I don't have very many exciting things to tell y'all about orientation, if not for the fact that I found out I may or may not have been unknowingly illegally carrying drugs around Paris since apparently drug classifications are different here and I'm supposed to have my prescription for my Epi-Pen with me at all times. Le oops. (I also haven't mentioned my cold urticaria to Brigitte yet because I don't want to freak her out, since it's weird and confusing enough in America and people usually think I'm being dramatic or don't really have an allergy. So I'm kinda just hoping I won't have an allergic reaction and it can go unmentioned. Either that or she'll find me passed out in the entryway to the apartment covered in hives.) Anyway anyway anyway, here are some photos of the quartier (8ème) around the Middlebury Center for your perusal:
| This is how the French do churches. (Catholics...) |
| Les crêches (inside the church) |
| Chapelle expiatoire. Marie Antoinette and her boy Louis chilled here for 20 years before they moved the bodies elsewhere. We couldn't go inside because it's only open on weekends, dommage. |
After the afternoon orientation session finished (featuring a visit from the US Consulate in Paris, aka "Here's a List of Every Horrible Thing That's Happened to Americans in Paris"), I walked to the Musée Jacquemart-André, still in the 8ème and only about 15 minutes away (in heels, no less). It's similar to New York's Frick museum in set-up, since it's a museum of the private collection/home of the obnoxiously wealthy Jacquemart-André family. The museum is basically divided up between the 'apartments' of the family and the 'mini-museums' of their different collections (there's half of a floor called "The Italian Museum." Rough life.) The entire museum was absolutely gorgeous!! Sadly, I couldn't take pictures inside the museum, so here is the link to the website's photo gallery if you're interested: Musée Jacquemart-André (click on "Interior views"). I was allowed to take some of the outside, though.

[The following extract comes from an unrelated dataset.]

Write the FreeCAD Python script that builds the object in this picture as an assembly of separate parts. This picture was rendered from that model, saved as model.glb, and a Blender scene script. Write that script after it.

Basically, you enter from the street and walk up a covered driveway of sorts, then you walk into a gift shop/fancy restaurant where you buy the museum ticket (sup student discount) and then you walk out the back of the gift shop and up this gorgeous gravel drive:
| This was très amusant in heels. |
But definitely click on the link to see the pictures of the interior, the rooms were unbelievable! I did an audio tour (in French, bien sûr) and in most of the rooms, after the description track, there was a second track with music the curators chose that went well with the period of the room. Charmant ! One of the best things about the museum (for me, at least) was that there were only three visitors, so I essentially had the place to myself. I don't think it's very well known on the tourist circuit, and I'm pretty sure it's only in my student guide to Paris because it's so cheap. But it was definitely fun to be completely alone in a room filled with famous Italian art, because that sort of thing doesn't exactly happen to me very often. After I left the museum, my feet were not very happy with me because of all that high-heeled walking (slave to fashion à la my sister/attempting to look less American-casual/shamelessly wearing my go-to dressy Bowdoin outfits) so I took a 5pm snack break -- supposedly prohibited by French customs, but as I've mentioned before this is blatantly untrue and the French are just lying to themselves and calling it "drinking a coffee" instead of what it really is, "eating lots of French desserts." I had my first dessert from a pâtisserie, a chocolate-coffee éclair. Miam miam !! Afterwards, it was getting late so I headed back to the apartment, successfully doing my first métro transfer in the process. I ran into the elusive Charles in the entryway as he was leaving for work, but I find him much more difficult to understand, not so much because he speaks fast but, I think, because he has a rather low voice and he kind of mumbles a bit, so for me it's harder to catch the sounds of his words. But I oui-ed and smiled like a pro and asked Brigitte what he said afterwards and "oui" turned out to be an appropriate response so no worries there. Later, Brigitte and I had a nice dinner of salad, veggies, pasta, goat cheese and bread, and she was super interested in my orientation sessions so we spent a lot of time talking about my day. That's about all I have to say for now, so until next time. . .
x R.
i like the statue of a person riding a bird!